[begin Task input]
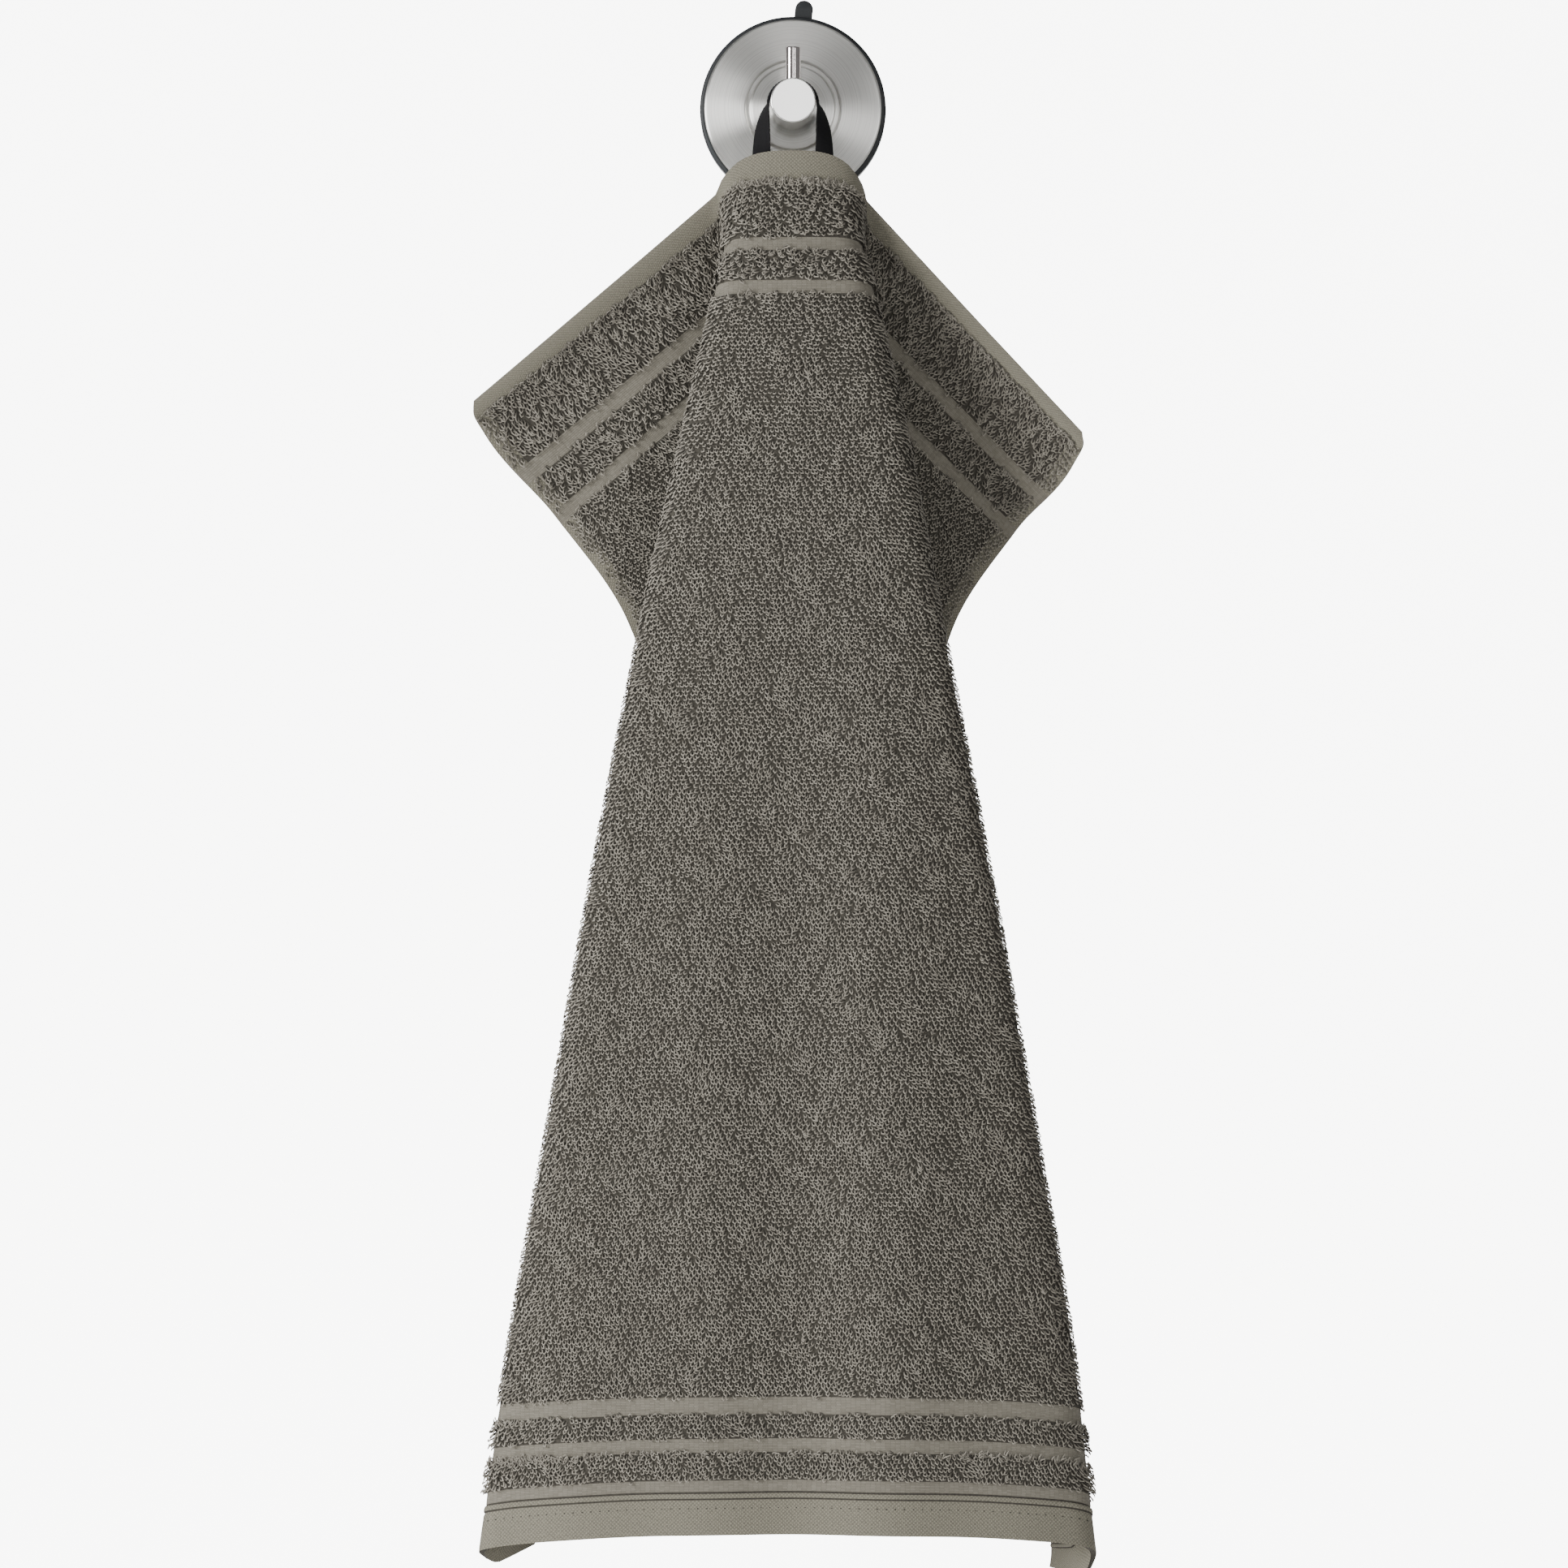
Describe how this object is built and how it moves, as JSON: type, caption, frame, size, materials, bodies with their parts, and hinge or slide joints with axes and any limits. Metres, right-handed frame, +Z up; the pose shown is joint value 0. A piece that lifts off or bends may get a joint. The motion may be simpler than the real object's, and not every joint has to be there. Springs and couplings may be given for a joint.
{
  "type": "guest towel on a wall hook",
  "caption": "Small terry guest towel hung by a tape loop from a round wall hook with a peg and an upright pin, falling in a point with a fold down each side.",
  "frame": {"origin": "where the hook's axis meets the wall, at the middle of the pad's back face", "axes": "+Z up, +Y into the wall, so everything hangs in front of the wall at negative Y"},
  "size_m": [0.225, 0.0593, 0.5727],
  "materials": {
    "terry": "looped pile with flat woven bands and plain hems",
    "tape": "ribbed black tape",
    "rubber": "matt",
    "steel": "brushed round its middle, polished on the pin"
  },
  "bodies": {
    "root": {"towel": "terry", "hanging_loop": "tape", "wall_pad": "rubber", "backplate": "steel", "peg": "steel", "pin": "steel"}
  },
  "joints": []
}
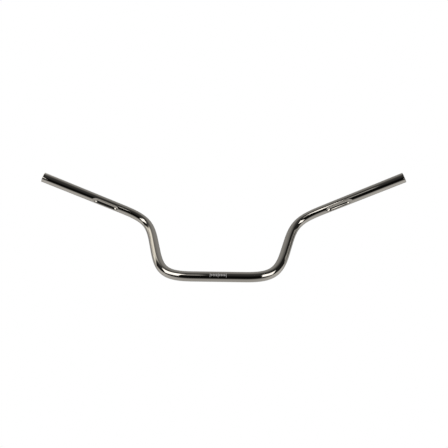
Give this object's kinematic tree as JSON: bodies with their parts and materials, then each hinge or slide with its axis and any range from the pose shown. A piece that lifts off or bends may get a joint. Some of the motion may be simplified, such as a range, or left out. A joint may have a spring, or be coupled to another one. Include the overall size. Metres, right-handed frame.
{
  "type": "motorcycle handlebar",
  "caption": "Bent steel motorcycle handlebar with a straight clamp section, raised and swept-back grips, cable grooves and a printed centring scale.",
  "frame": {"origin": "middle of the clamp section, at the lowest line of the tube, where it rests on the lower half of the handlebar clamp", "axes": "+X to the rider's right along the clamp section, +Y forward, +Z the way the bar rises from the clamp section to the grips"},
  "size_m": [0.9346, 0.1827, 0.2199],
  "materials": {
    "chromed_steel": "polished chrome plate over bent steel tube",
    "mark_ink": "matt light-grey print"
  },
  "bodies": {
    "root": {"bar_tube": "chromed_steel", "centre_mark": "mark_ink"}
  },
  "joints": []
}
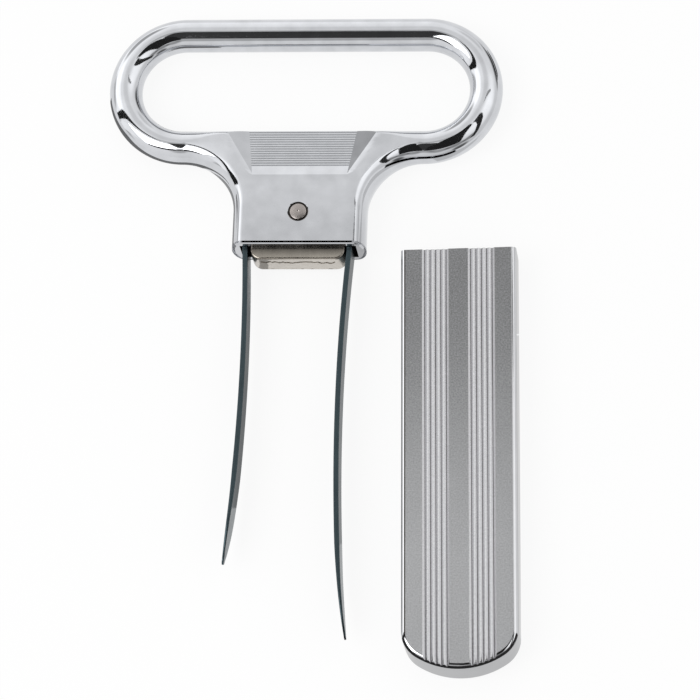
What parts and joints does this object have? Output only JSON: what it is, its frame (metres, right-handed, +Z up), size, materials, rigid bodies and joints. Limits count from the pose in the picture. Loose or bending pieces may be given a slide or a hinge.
[end Task input]
• _Required work_:
Repeat the lines above exactly.

• _Result of the exercise_:
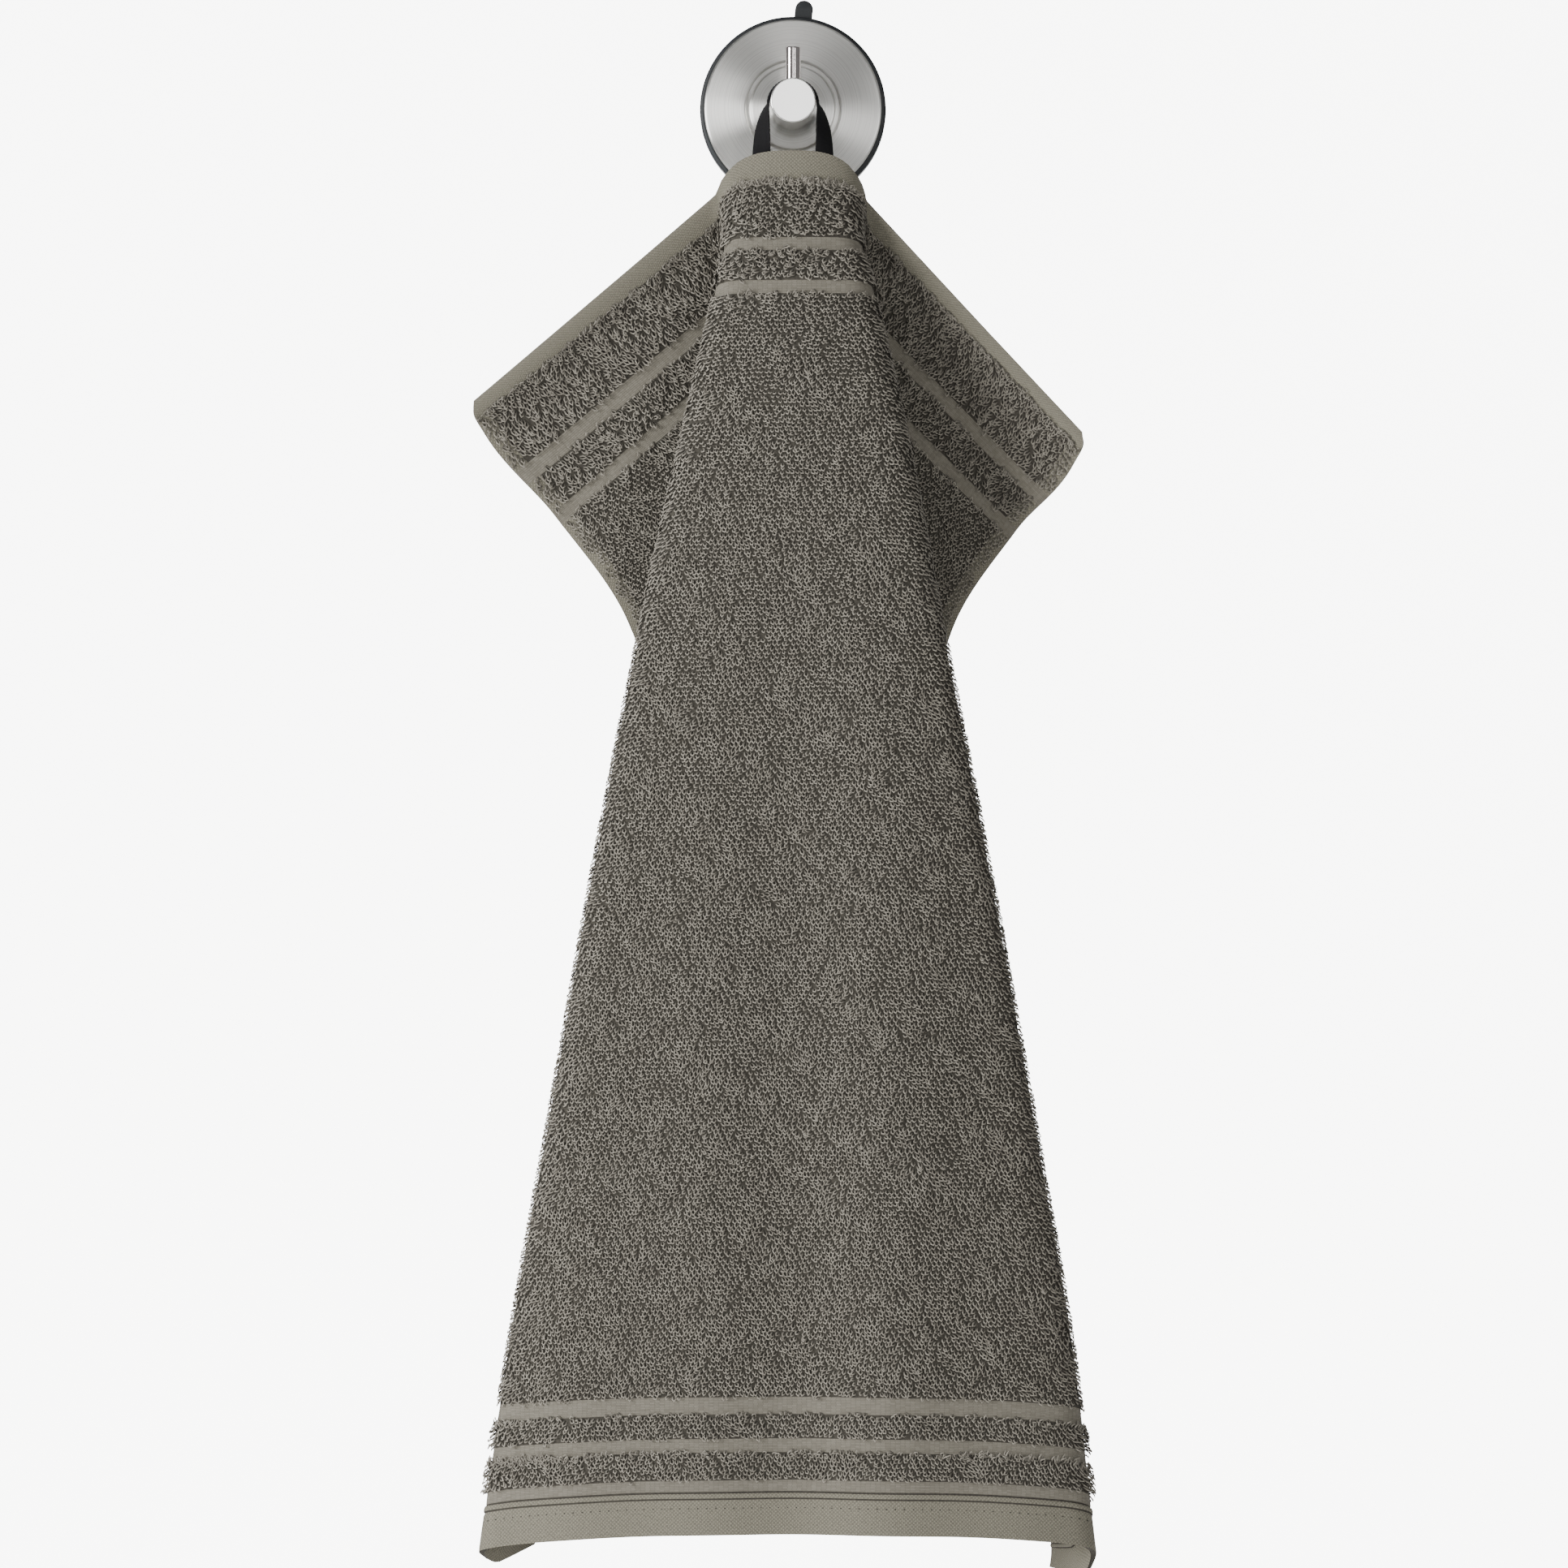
Describe how this object is built and how it moves, as JSON: type, caption, frame, size, materials, bodies with their parts, and hinge or slide joints with axes and any limits. Metres, right-handed frame, +Z up; the pose shown is joint value 0. A piece that lifts off or bends may get a joint. The motion may be simpler than the real object's, and not every joint has to be there. Springs and couplings may be given for a joint.
{
  "type": "guest towel on a wall hook",
  "caption": "Small terry guest towel hung by a tape loop from a round wall hook with a peg and an upright pin, falling in a point with a fold down each side.",
  "frame": {"origin": "where the hook's axis meets the wall, at the middle of the pad's back face", "axes": "+Z up, +Y into the wall, so everything hangs in front of the wall at negative Y"},
  "size_m": [0.225, 0.0593, 0.5727],
  "materials": {
    "terry": "looped pile with flat woven bands and plain hems",
    "tape": "ribbed black tape",
    "rubber": "matt",
    "steel": "brushed round its middle, polished on the pin"
  },
  "bodies": {
    "root": {"towel": "terry", "hanging_loop": "tape", "wall_pad": "rubber", "backplate": "steel", "peg": "steel", "pin": "steel"}
  },
  "joints": []
}
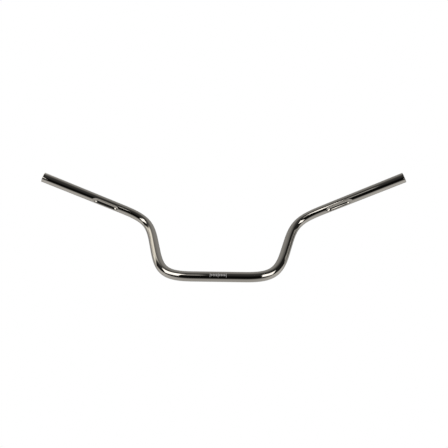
Give this object's kinematic tree as JSON: bodies with their parts and materials, then each hinge or slide with its axis and any range from the pose shown. A piece that lifts off or bends may get a joint. Some of the motion may be simplified, such as a range, or left out. A joint may have a spring, or be coupled to another one. Include the overall size. Metres, right-handed frame.
{
  "type": "motorcycle handlebar",
  "caption": "Bent steel motorcycle handlebar with a straight clamp section, raised and swept-back grips, cable grooves and a printed centring scale.",
  "frame": {"origin": "middle of the clamp section, at the lowest line of the tube, where it rests on the lower half of the handlebar clamp", "axes": "+X to the rider's right along the clamp section, +Y forward, +Z the way the bar rises from the clamp section to the grips"},
  "size_m": [0.9346, 0.1827, 0.2199],
  "materials": {
    "chromed_steel": "polished chrome plate over bent steel tube",
    "mark_ink": "matt light-grey print"
  },
  "bodies": {
    "root": {"bar_tube": "chromed_steel", "centre_mark": "mark_ink"}
  },
  "joints": []
}
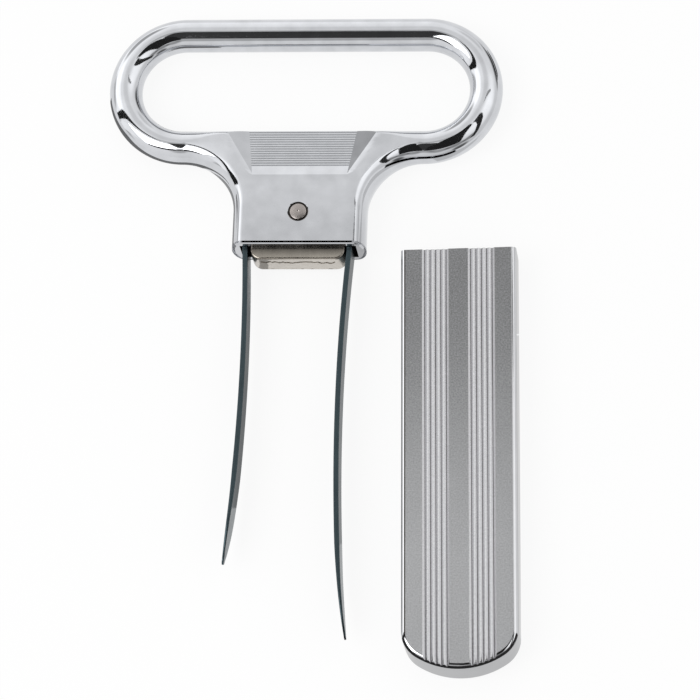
What parts and joints does this object have? Output only JSON: what it is, its frame (metres, right-handed, +Z up), size, materials, rigid bodies and joints. Limits count from the pose in the picture. Loose or bending pieces may be given a slide or a hinge.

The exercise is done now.